— What is required —
Look for "More" in each line of the entries, and return the matching lines.

-.-.-

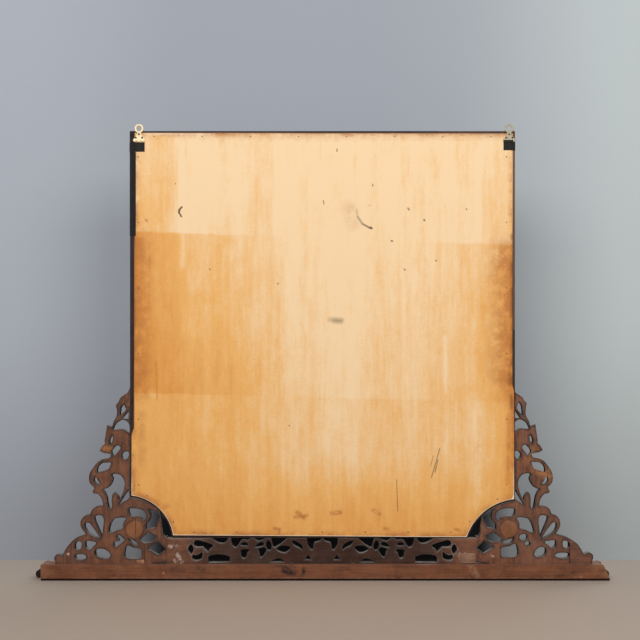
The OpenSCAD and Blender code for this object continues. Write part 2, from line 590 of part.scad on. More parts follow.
function foot_nails() = [for (i = [-3:3]) [i * (frieze_half - 70) / 3,
    foot_z + board_in + nail_in]];
function side_nails() = [for (i = [0:5]) [nail_x, foot_z + notch_r_right + 18
    + i * (frame_h - notch_r_right - 85) / 5]];
function arc_nails(left) = [for (t = left ? [112, 146] : [114, 156])
    [nx(left), nz(left)] + (nr(left) + board_in + nail_in) * [cos(t), sin(t)]];
function all_nails() = concat(top_nails(), foot_nails(), [for (left = [true, false],
    p = concat(side_nails(), arc_nails(left))) [(left ? -1 : 1) * p[0], p[1]]]);
module side_nail_holes() for (p = side_nails())
    pin_in(p[0], p[1], back_y, -1, nail_l, nail_r + fit);
module backboard_nails() color(steel) for (p = all_nails()) {
    pin_in(p[0], p[1], back_y + board_t, -0.6, 0, 1.7);
    pin_in(p[0], p[1], back_y + board_t, -0.3, nail_l, nail_r);
}

// Hangers
plate_y = back_y + board_t + plate_t;    // rear face of a hanger plate
eye_z = top_z + eye_up;
hanger_screw_at = [[0, -14.8], [8, -23.5], [-8, -23.5]];
PLATE = [[-5, -7, 1], [-6, -14], [-10, -22], [-15, -28], [-15.5, -31.5], [-12, -34],
    [-8, -33.5], [-6, -31.5, 1], [-3.5, -34], [0, -34.8], [3.5, -34], [6, -31.5, 1],
    [8, -33.5], [12, -34], [15.5, -31.5], [15, -28], [10, -22], [6, -14], [5, -7, 1]];
function eye_x(left) = side_x - (left ? eye_in_left : eye_in_right);
module screw_holes(left) for (p = hanger_screw_at)
    pin_in(eye_x(left) + p[0], eye_z + p[1], plate_y, -1, hscrew_l + 1, hscrew_r + fit);
module hanger(left) color(brass) flip(left) difference() {
    slab(plate_y, plate_t) translate([eye_x(left), eye_z]) union() {
        circle(r = eye_r + eye_rim);
        polygon(curve(PLATE));
    }
    pin_in(eye_x(left), eye_z, plate_y, -1, plate_t + 1, eye_r);
    screw_holes(left);
}
module hanger_left() hanger(true);
module hanger_right() hanger(false);
module hanger_screws(left) color(steel) flip(left) for (p = hanger_screw_at) {
    pin_in(eye_x(left) + p[0], eye_z + p[1], plate_y, -0.9, 0, 2.6);
    pin_in(eye_x(left) + p[0], eye_z + p[1], plate_y, -0.5, hscrew_l, hscrew_r);
}
module hanger_screws_left() hanger_screws(true);
module hanger_screws_right() hanger_screws(false);

// Cloth tape, drawn in plan and standing up: over the back, down the step, round the side
module tape(x0, xs, g, z0, h) translate([0, 0, z0]) linear_extrude(h)
    let (a = back_y + board_t, b = back_y + g, e = side_x + g, f = back_y - tape_wrap, t = tape_t)
    polygon(concat(x0 < xs ? [[x0, a], [xs, a]] : [[xs, b + t]], [[xs, b], [e, b], [e, f],
        [e + t, f], [e + t, b + t], [xs + t, b + t]], x0 < xs ? [[xs + t, a + t],
        [x0, a + t]] : []));
module tape_strip() color(black)
    let (x = edge_x - board_trim, z = foot_z + 0.74 * frame_h + 2) {
        tape(x + 0.5, x + 0.5, 0, z, 0.26 * frame_h - 3);
        tape(x - strip_lap, x, 0, z, eye_z - 36 - tape_h - z);
    }
module tape_patch_right() color(black) tape(edge_x - board_trim - 26, edge_x - board_trim,
    tape_t, eye_z - 35 - tape_h, tape_h);
// The left patch climbs over the foot of its hanger plate.
module tape_patch_left() color(black) flip(true) {
    z = eye_z - 35;
    tape(edge_x - 25, edge_x, 0, z + tape_lap - 2 - tape_h, tape_h - tape_lap + 2);
    tape(edge_x, edge_x, 0, z - 1, tape_lap + 1);
    translate([edge_x - 25, back_y + board_t, z - tape_t]) cube([25, plate_t + tape_t, tape_t]);
    translate([edge_x - 25, back_y + board_t + plate_t, z - tape_t])
        cube([25, tape_t, tape_lap + tape_t]);
}

base_rear_rail();
base_front_moulding();
base_return_left();
base_return_right();
base_screws();
base_dowels();
wing_left();
wing_right();
wing_end_left();
corner_scroll_left();
corner_scroll_right();
frieze();
joint_patch();
repair_cleat();
wing_dowels();
frieze_dowels();
frame_top_rail();
frame_left_stile();
frame_right_stile();
frame_bottom_rail();
frame_left_corner();
frame_right_corner();
frame_dowels();
mirror_glass();
packing_strips();
backboard();
backboard_nails();
hanger_left();
hanger_right();
hanger_screws_left();
hanger_screws_right();
tape_patch_left();
tape_patch_right();
tape_strip();
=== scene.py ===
import math
import random

import bmesh
import bpy
import numpy as np
from bpy.props import FloatProperty, FloatVectorProperty, IntProperty, PointerProperty
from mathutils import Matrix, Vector, geometry


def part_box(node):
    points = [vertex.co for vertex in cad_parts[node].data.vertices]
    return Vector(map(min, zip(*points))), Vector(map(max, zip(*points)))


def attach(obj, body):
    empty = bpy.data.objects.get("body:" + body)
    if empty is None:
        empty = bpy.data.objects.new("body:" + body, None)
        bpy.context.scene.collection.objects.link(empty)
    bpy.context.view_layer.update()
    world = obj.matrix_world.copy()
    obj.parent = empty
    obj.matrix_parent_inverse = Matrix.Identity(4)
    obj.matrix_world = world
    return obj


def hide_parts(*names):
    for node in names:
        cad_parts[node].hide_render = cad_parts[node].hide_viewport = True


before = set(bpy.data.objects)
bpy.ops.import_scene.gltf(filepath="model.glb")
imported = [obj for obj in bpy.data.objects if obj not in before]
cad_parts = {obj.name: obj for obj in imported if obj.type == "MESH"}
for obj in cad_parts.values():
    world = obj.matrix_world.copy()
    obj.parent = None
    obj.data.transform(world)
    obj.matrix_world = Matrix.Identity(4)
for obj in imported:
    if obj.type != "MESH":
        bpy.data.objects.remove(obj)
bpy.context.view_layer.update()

bl_info = {
    "name": "Floor mirror",
    "version": (1, 0, 0),
    "blender": (4, 5, 0),
    "location": "3D View > Sidebar > Mirror",
    "description": "Dresses a floor mirror with carved boards, a moulded frame and an old backboard",
    "category": "Add Mesh",
}

MM = 0.001
SIDES = (-1, 1)                      # -1 is the mirror's left, 1 its right
BACKWARDS = (0, 1, 0)
UPWARDS = (0, 0, 1)


# Places, in millimetres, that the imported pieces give.

def box_mm(node):
    """Lowest and highest corner of a CAD node in millimetres."""
    low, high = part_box(node)
    return low / MM, high / MM


RAIL_LOW, RAIL_HIGH = box_mm("base_rear_rail")
MOULD_LOW, MOULD_HIGH = box_mm("base_front_moulding")
FRET_LOW, FRET_HIGH = box_mm("corner_scroll_right")
HALF_W = MOULD_HIGH.x                # half the base over its bottom bead
BASE_H = RAIL_HIGH.z
REAR_Y = RAIL_HIGH.y                 # back of the base
RAIL_Y = RAIL_LOW.y                  # front of the rail
BACK_Y = FRET_HIGH.y                 # back of the frame and of the carved boards
FRET_Y = FRET_LOW.y                  # front of the carved boards
SIDE_X = box_mm("frame_right_stile")[1].x
FOOT_Z = box_mm("frame_bottom_rail")[0].z
TOP_Z = box_mm("frame_top_rail")[1].z
PLATE_Y = box_mm("hanger_left")[1].y
BOARD_Y = box_mm("backboard")[1].y
FACE_W = TOP_Z - box_mm("frame_top_rail")[0].z
FRAME_T = BACK_Y - box_mm("frame_top_rail")[0].y

# Sizes of the source that no box gives, in millimetres.
# Concave lower corners: radius, and how far the centre lies outside and below the frame.
NOTCH = {1: (118.0, 10.0, 13.0), -1: (140.0, 12.5, 44.5)}
REBATE_W, REBATE_D = 8.0, 20.0
MOULD_OUT = 22.0
BEAD_R = 10.5
LIP_H = 5.0
RAIL_CHAMFER = 3.5
RAIL_END_SLANT = 17.0                # how far the rail's left end runs in towards its top
RAIL_END_FOOT = 10.0                 # height at which that slant starts
BOSS_H = 4.0                         # height of the carved rosettes over the boards
MOULD_GAP = 0.08                     # keeps the returns from touching the rail
# The side boards differ a little: places on the right one, and where they lie on the left one.
LEFT_PLACES = ((-94, -11, 0, 14, 50, 84, 105, 127, 141, 156, 174, 194),
               (-100, -16, -4, 8, 47, 76, 97, 116, 139, 158, 176, 201))


# Settings

class MirrorWoods(bpy.types.PropertyGroup):
    """Colours of the woods."""
    carved_light: FloatVectorProperty(name="Carved light", description="Rubbed faces of the carving",
                                      subtype="COLOR", size=3, default=(0.27, 0.105, 0.054))
    carved_dark: FloatVectorProperty(name="Carved dark", description="Old stain in the carving",
                                     subtype="COLOR", size=3, default=(0.088, 0.037, 0.023))
    # The rims darken the carved boards near their edges: grime, and painted shade that makes the stems
    # look rounded.
    rim: FloatVectorProperty(name="Rims", description="Grimy rims of the carved boards",
                             subtype="COLOR", size=3, default=(0.026, 0.019, 0.016))
    hollow: FloatVectorProperty(name="Hollows", description="Sawn walls of the piercings",
                                subtype="COLOR", size=3, default=(0.009, 0.005, 0.004))
    base_light: FloatVectorProperty(name="Base light", description="Rubbed wood of the base",
                                    subtype="COLOR", size=3, default=(0.25, 0.096, 0.045))
    base_dark: FloatVectorProperty(name="Base dark", description="Stained wood of the base",
                                   subtype="COLOR", size=3, default=(0.12, 0.044, 0.025))
    frame_light: FloatVectorProperty(name="Frame light", description="Worn wood of the frame",
                                     subtype="COLOR", size=3, default=(0.042, 0.022, 0.017))
    frame_dark: FloatVectorProperty(name="Frame dark", description="Varnished wood of the frame",
                                    subtype="COLOR", size=3, default=(0.014, 0.008, 0.006))
    deal: FloatVectorProperty(name="Deal", description="Bare wood of dowels, strips and blocks",
                              subtype="COLOR", size=3, default=(0.52, 0.33, 0.17))
    dust: FloatVectorProperty(name="Dust", description="Dust that lies on upward faces",
                              subtype="COLOR", size=3, default=(0.30, 0.265, 0.24))


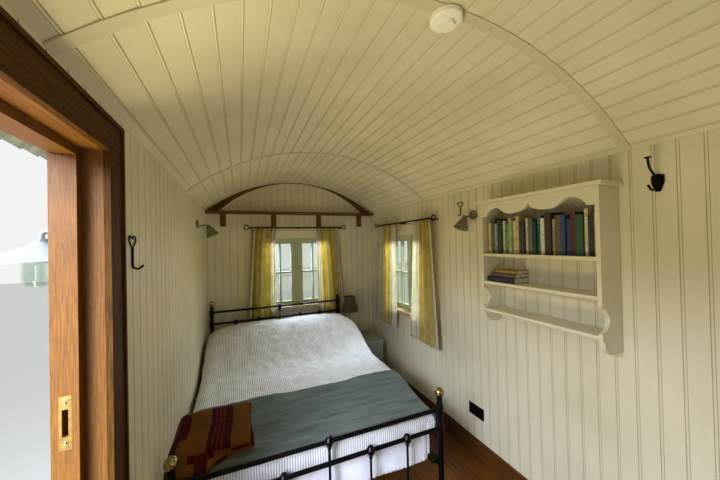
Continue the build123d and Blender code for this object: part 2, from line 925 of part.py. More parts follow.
def make_lamps():
    lamps = []
    for side, y in ((-1, lamp_left_y), (1, lamp_right_y)):
        x = side * half_room
        z = floor_height + wall_lamp_height
        inward = -side
        plate = disc((x + inward * 11, y, z + 12), 34, 22, "x")
        arm = rod((x + inward * 10, y, z - 6), (x + inward * (wall_lamp_reach - 4), y, z + 2), 6)
        place = Pos(x + inward * wall_lamp_reach, y, z - 6) * Rot(0, -inward * 24, 0)
        low = -wall_lamp_cone
        cone = [(5, 12), (15, 10), (17, 0), (54, low + 4), (56, low), (52, low), (14, -4), (5, -4)]
        shade = turned(cone, place)
        bulb = place * (Pos(0, 0, -34) * Sphere(22)) + place * disc((0, 0, -8), 12, 16, "z")
        lamps.append(plate + arm + shade + bulb)
    save("wall_lamps", *lamps)


def make_outside_lamp():
    """The enamelled lamp by the door: wall plate, swan neck, dish shade and glass jar."""
    x = -half_body - outside_lamp_reach
    y = outside_lamp_y
    rim = floor_height + outside_lamp_rim
    place = Pos(x, y, rim)
    dish = [
        (16, 76),
        (22, 64),
        (34, 54),
        (90, 30),
        (shade_radius - 12, 8),
        (shade_radius, 0),
        (shade_radius - 3, -4),
        (shade_radius - 17, 3),
        (88, 23),
        (34, 42),
        (16, 50),
    ]
    body = turned(dish, place)
    body += disc((x, y, rim + 48), 20, 56, "z")
    body += disc((x, y, rim + 13), outside_jar_radius, 26, "z")
    plate_x = -half_body
    body += disc((plate_x - 9, y, rim + 60), 40, 18, "x")
    neck = [
        (plate_x - 10, y, rim + 60),
        (plate_x - 70, y, rim + 60),
        (x + 30, y, rim + 103),
        (x, y, rim + 103),
        (x, y, rim + 70),
    ]
    body += bent_bar(neck, 8, [30, 20, 16])
    save("outside_lamp", body)
    r = outside_jar_radius
    glass = [(r - 6, 0), (r, 0), (r, -66), (r * 0.78, -90), (0, -98), (0, -92), (r * 0.7, -84), (r - 6, -62)]
    save("outside_lamp_glass", turned(glass, place))


def heart_hook(side, y, drop):
    """A forged hook on a nail: a heart along the wall, a straight stem, and a J that stands out."""
    face = side * half_room
    top = floor_height + eave_height - drop
    r = heart_bar
    across, point = heart_width / 2 - r, heart_height - r

    def at(out, along, down):
        return (face - side * out, y + along, top - down)

    nail = point + hook_bar
    hook = rod(at(0, 0, nail), at(hook_standoff, 0, nail), r)
    lobe = ((0, 14), (0.3, 5), (0.62, r), (0.9, 7), (1, 16), (0.8, 26), (0.4, 37), (0, point))
    for turn in (-1, 1):
        points = [at(hook_standoff, turn * across * share, down) for share, down in lobe]
        for start, end in zip(points, points[1:]):
            hook += rod(start, end, r) + ball(end, r)
    low = hook_length - hook_bar
    bends = [
        at(hook_standoff, 0, point),
        at(hook_standoff, 0, low + hook_bend),
        at(hook_reach, 0, low - hook_bend),
    ]
    return hook + bent_bar(bends, hook_bar, [hook_bend])


def coat_hook_solid():
    """The coat hook: a shield-shaped back plate, a long upper arm with a flat button, and a short lower arm."""
    y, drop = coat_hook
    wide, tall, thick = coat_plate
    x = half_room
    z = floor_height + eave_height - drop
    half, high = wide / 2, tall / 2
    shield = [(-half, high - 8), (0, high), (half, high - 8), (half, 2), (9, -high), (-9, -high), (-half, 2)]
    outline = FilletPolyline(*[(x, y + along, z + up) for along, up in shield], radius=7, close=True)
    coat = extrude(make_face(outline), amount=thick, dir=(-1, 0, 0))
    reach = x - coat_reach
    coat += bent_bar([(x - 6, y, z + 14), (reach + 9, y, z + 58), (reach, y, z + 100)], coat_bar, [50])
    coat += bent_bar([(x - 6, y, z - 22), (reach + 22, y, z - 36), (reach, y, z - 18)], coat_bar, [22])
    return coat + disc((reach, y, z + 102), 12, 5, "z") + ball((reach, y, z - 18), coat_bar + 1)


def make_small_fittings():
    hooks = [heart_hook(-1, *left_hook), heart_hook(1, *right_hook), coat_hook_solid()]
    save("wall_hooks", *hooks)
    crown = vault_z + vault_radius - cover_strip_thickness
    alarm = turned(
        [
            (0, 0),
            (alarm_radius, 0),
            (alarm_radius, -alarm_depth * 0.45),
            (alarm_radius - 8, -alarm_depth * 0.62),
            (alarm_radius * 0.55, -alarm_depth * 0.7),
            (alarm_radius * 0.5, -alarm_depth),
            (0, -alarm_depth),
        ],
        Pos(0, alarm_y, crown - alarm_gap),
    )
    save("smoke_alarm", alarm)
    wide, tall, thick = socket_size
    save(
        "wall_socket",
        block(
            (half_room - thick, half_room),
            (socket_y - wide / 2, socket_y + wide / 2),
            above_floor(socket_z - tall / 2, socket_z + tall / 2),
        ),
    )


# Bed and cabinet
def bed_end(y, knob_height, rails):
    """One end of the bedstead: posts with cast collars, three rails, and spindles that drop from the
    second rail, the middle one from the top rail."""
    left, right = bed_x_left, bed_x_left + bed_width
    shoulder = knob_height - 2 * knob_radius - neck_height + knob_flat
    end = Part()
    for x in (left, right):
        end += disc((x, y, floor_height + shoulder / 2), post_radius, shoulder, "z")
        end += disc((x, y, floor_height + shoulder + neck_height / 2), post_radius * 0.6, neck_height, "z")
        for z in rails:
            collar = [(0, -34), (post_radius + 2, -34), (post_radius + 8, -14), (post_radius + 8, 14)]
            collar += [(post_radius + 2, 34), (0, 34)]
            end += turned(collar, Pos(x, y, floor_height + z))
        end += disc((x, y, floor_height + 30), post_radius + 5, 60, "z")
    for z in (*rails, low_rail):
        end += disc(((left + right) / 2, y, floor_height + z), rail_radius, bed_width, "x")
    pitch = bed_width / (spindle_count + 1)
    boss = [(0, -44), (10, -44), (13, -30), (24, -8), (24, 8), (13, 24), (0, 26)]
    for i in range(spindle_count):
        x = left + pitch * (i + 1)
        top = rails[0] if i == spindle_count // 2 else rails[1]
        end += disc((x, y, floor_height + (top + low_rail) / 2), spindle_radius, top - low_rail, "z")
        end += turned(boss, Pos(x, y, floor_height + top))
    return end


def make_bed():
    foot_y = bed_y_head - bed_length
    save("bed_head", bed_end(bed_y_head, head_knob_height, head_rails))
    left, right = bed_x_left, bed_x_left + bed_width
    foot = bed_end(foot_y, foot_knob_height, foot_rails)
    low, high = above_floor(*foot_plate)
    for x in (left, right):
        outline = [(x, foot_y, low), (x, foot_y, high), (x, foot_y + foot_plate_reach, high)]
        foot += Pos(-foot_plate_thickness / 2, 0, 0) * prism(outline, (1, 0, 0), foot_plate_thickness)
    save("bed_foot", foot)
    knobs = []
    for y, height in ((bed_y_head, head_knob_height), (foot_y, foot_knob_height)):
        seat = floor_height + height - 2 * knob_radius + knob_flat
        for x in (left, right):
            knob = ball((x, y, floor_height + height - knob_radius), knob_radius)
            reach = 2 * knob_radius
            knobs.append(knob & block((x - reach, x + reach), (y - reach, y + reach), (seat, seat + 2 * reach)))
    save("bed_knobs", *knobs)
    top = floor_height + mattress_bottom
    inner = (foot_y + post_radius, bed_y_head - post_radius)
    seat = top - base_board
    base = block(
        (left + mattress_inset, right - mattress_inset),
        (foot_y + mattress_end_gap + base_board_inset, bed_y_head - mattress_end_gap),
        (seat, top),
    )
    half = side_bar_thickness / 2
    for x in (left, right):
        bar = block((x - half, x + half), inner, (seat - side_bar_depth, seat))
        flange = sorted((x, x + (mattress_inset + side_bar_flange) * (1 if x == left else -1)))
        base += bar + block(flange, inner, (seat - side_bar_flange, seat))
    save("bed_base", base)
    make_bedding(left, right, foot_y)


def make_bedding(left, right, foot_y):
    """The mattress with its quilt, throw and folded blanket, as plain soft solids."""
    x = (left + mattress_inset, right - mattress_inset)
    y = (foot_y + mattress_end_gap, bed_y_head - mattress_end_gap)
    low = floor_height + mattress_bottom
    top = low + mattress_height
    save("mattress", block(x, y, (low, top)))

    gap = quilt_clearance
    core = block((x[0] - gap, x[1] + gap), (y[0] - gap, end_inner), (floor_height, top + gap))
    wide = (x[0] - quilt_sides[0], x[1] + quilt_sides[1])
    foot = y[0] - quilt_thickness
    head = y[1] + 20
    hem = top - quilt_drop
    flat = top + quilt_thickness
    pillow = head - quilt_pillow_length
    raised = top + quilt_pillow_height
    upper = [
        Line((wide[0], foot, hem), (wide[0], foot, flat - 20)),
        ThreePointArc((wide[0], foot, flat - 20), (wide[0], foot + 6, flat - 6), (wide[0], foot + 20, flat)),
        Line((wide[0], foot + 20, flat), (wide[0], pillow, flat + 14)),
        Spline(
            (wide[0], pillow, flat + 14),
            (wide[0], pillow + quilt_pillow_length * 0.42, raised - 40),
            (wide[0], head - 150, raised),
            tangents=[(0, 1, 0.1), (0, 1, 0)],
        ),
        Line((wide[0], head - 150, raised), (wide[0], head, raised - 60)),
        Line((wide[0], head, raised - 60), (wide[0], head, hem)),
        Line((wide[0], head, hem), (wide[0], foot, hem)),
    ]
    quilt = extrude(make_face(upper), amount=wide[1] - wide[0], dir=(1, 0, 0)) - core
    save("quilt", quilt)

    def cover(across, along, thickness, drop, over):
        """A cloth laid over what is below it: a flat top and two hanging sides."""
        outer = block(across, along, (flat + over - drop, flat + over + thickness))
        under = block((wide[0] - gap, wide[1] + gap), (-end_inner, end_inner), (floor_height, flat + over + gap))
        return outer - under

    rise = 14 * (throw_y_far - foot) / (pillow - foot) + gap
    side = gap + throw_thickness
    throw = cover((wide[0] - side, wide[1] + side), (foot + 22, throw_y_far), throw_thickness, throw_drop, rise)
    save("bed_throw", throw)
    base = flat + rise + throw_thickness + gap
    save("folded_blanket", block((wide[0] - 6, blanket_x_right), blanket_y, (base, base + blanket_thickness)))


def make_cabinet():
    x, y = cabinet_x, cabinet_y
    t = cabinet_board
    top = floor_height + cabinet_height
    body = block(x, y, (floor_height, top - t)) - block(
        (x[0] + t, x[1] - t), (y[0] - 10, y[1] - t), (floor_height + cabinet_plinth, top - 2 * t)
    )
    gap = cabinet_door_gap
    door = block(
        (x[0] + t + gap, x[1] - t - gap),
        (y[0], y[0] + t),
        (floor_height + cabinet_plinth + gap, top - 2 * t - gap),
    )
    save("bedside_cabinet", body + block((x[0] - 12, x[1] + 12), (y[0] - 14, y[1]), (top - t, top)), door)
    make_table_lamp((x[0] + table_lamp_inset, table_lamp_y, top))


def make_table_lamp(foot):
    """The lamp on the cabinet: weighted base, thin stem and a tapered shade on a ring."""
    place = Pos(*foot)
    stem_top = table_lamp_height - 26
    base = [(0, 0), (58, 0), (58, 8), (44, 16), (12, 24), (6, 34)]
    ring = [(6, stem_top), (14, stem_top), (14, stem_top + 16), (0, stem_top + 16)]
    stand = turned(base + ring, place)
    high = table_lamp_height
    low = high - table_shade_height
    lower, upper = table_shade_radius, table_shade_top
    wall = 3
    shade = turned([(lower, low), (upper, high), (upper - wall, high), (lower - wall, low)], place)
    for turn in (0, 60, 120):
        bar = Rot(0, 0, turn) * Box(2 * upper + 4, 4, 4)
        shade += place * Pos(0, 0, stem_top + 8) * bar
    save("table_lamp", stand + shade)


if __name__ == "__main__":
    make_chassis()
    make_floor()
    make_running_gear()
    make_walls()
    make_roof()
    make_outer_trim()
    make_door()
    make_windows()
    make_curtains()
    make_skirting()
    make_ledge()
    make_bookshelf()
    make_lamps()
    make_outside_lamp()
    make_small_fittings()
    make_bed()
    make_cabinet()
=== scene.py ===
import math

import bmesh
import bpy
import numpy as np
from mathutils import Matrix, Vector, noise


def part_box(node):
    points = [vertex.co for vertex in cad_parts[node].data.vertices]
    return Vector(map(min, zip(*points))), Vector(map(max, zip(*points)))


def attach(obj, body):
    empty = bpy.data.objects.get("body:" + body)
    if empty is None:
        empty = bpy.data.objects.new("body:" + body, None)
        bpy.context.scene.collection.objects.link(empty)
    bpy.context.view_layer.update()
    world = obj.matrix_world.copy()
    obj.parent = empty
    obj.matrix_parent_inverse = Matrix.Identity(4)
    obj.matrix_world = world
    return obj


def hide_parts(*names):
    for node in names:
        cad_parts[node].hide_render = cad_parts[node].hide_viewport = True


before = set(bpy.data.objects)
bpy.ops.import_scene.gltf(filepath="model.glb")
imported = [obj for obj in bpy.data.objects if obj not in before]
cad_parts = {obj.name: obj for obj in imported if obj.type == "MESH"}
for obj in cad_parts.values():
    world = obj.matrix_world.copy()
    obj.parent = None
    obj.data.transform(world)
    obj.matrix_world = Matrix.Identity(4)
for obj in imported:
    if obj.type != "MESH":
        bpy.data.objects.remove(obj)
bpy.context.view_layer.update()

# The looks of a shepherd's hut, seen from inside by its open door. Lengths are in metres, and points are
# given from the middle of the room's floor: x to the right, y towards the bed's head, z up.
MM = 0.001
WHITE = "#FFFFFF"
floor_low, floor_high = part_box("floor_boards")
lining_low, lining_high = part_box("vault_lining")
MIDDLE = Vector(((floor_low.x + floor_high.x) / 2, (floor_low.y + floor_high.y) / 2, floor_high.z))
HALF_WIDTH = (floor_high.x - floor_low.x) / 2
HALF_LENGTH = (floor_high.y - floor_low.y) / 2
LINING = 12 * MM
EAVE = lining_low.z - MIDDLE.z
RISE = lining_high.z - lining_low.z - LINING
VAULT_RADIUS = (HALF_WIDTH**2 + RISE**2) / (2 * RISE)
VAULT_CENTRE = EAVE + RISE - VAULT_RADIUS
WALL_OUT = MIDDLE.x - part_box("left_wall_far")[0].x
END_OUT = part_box("far_end_wall")[1].y - MIDDLE.y
WALL_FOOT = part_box("right_wall")[0].z - MIDDLE.z
SKIRTING_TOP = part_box("skirting_boards")[1].z - MIDDLE.z


def node_box(node):
    """A node's lowest and highest corner, from the middle of the room's floor."""
    low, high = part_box(node)
    return low - MIDDLE, high - MIDDLE


# ---- making pieces
def add_node(tree, kind, settings=None, inputs=None):
    """Adds one node, with its settings, and its inputs as values or as other nodes' outputs."""
    node = tree.nodes.new(kind)
    for key, value in (settings or {}).items():
        setattr(node, key, value)
    for key, value in (inputs or {}).items():
        if isinstance(value, bpy.types.NodeSocket):
            tree.links.new(value, node.inputs[key])
        else:
            node.inputs[key].default_value = value
    return node


def calculate(tree, operation, *values):
    """One step of arithmetic on numbers or on other nodes' outputs."""
    return add_node(tree, "ShaderNodeMath", {"operation": operation}, dict(enumerate(values))).outputs[0]


def split_vector(tree, vector):
    """A vector's x, y and z."""
    return add_node(tree, "ShaderNodeSeparateXYZ", inputs={0: vector}).outputs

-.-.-

— Response —
The OpenSCAD and Blender code for this object continues. Write part 2, from line 590 of part.scad on. More parts follow.
Continue the build123d and Blender code for this object: part 2, from line 925 of part.py. More parts follow.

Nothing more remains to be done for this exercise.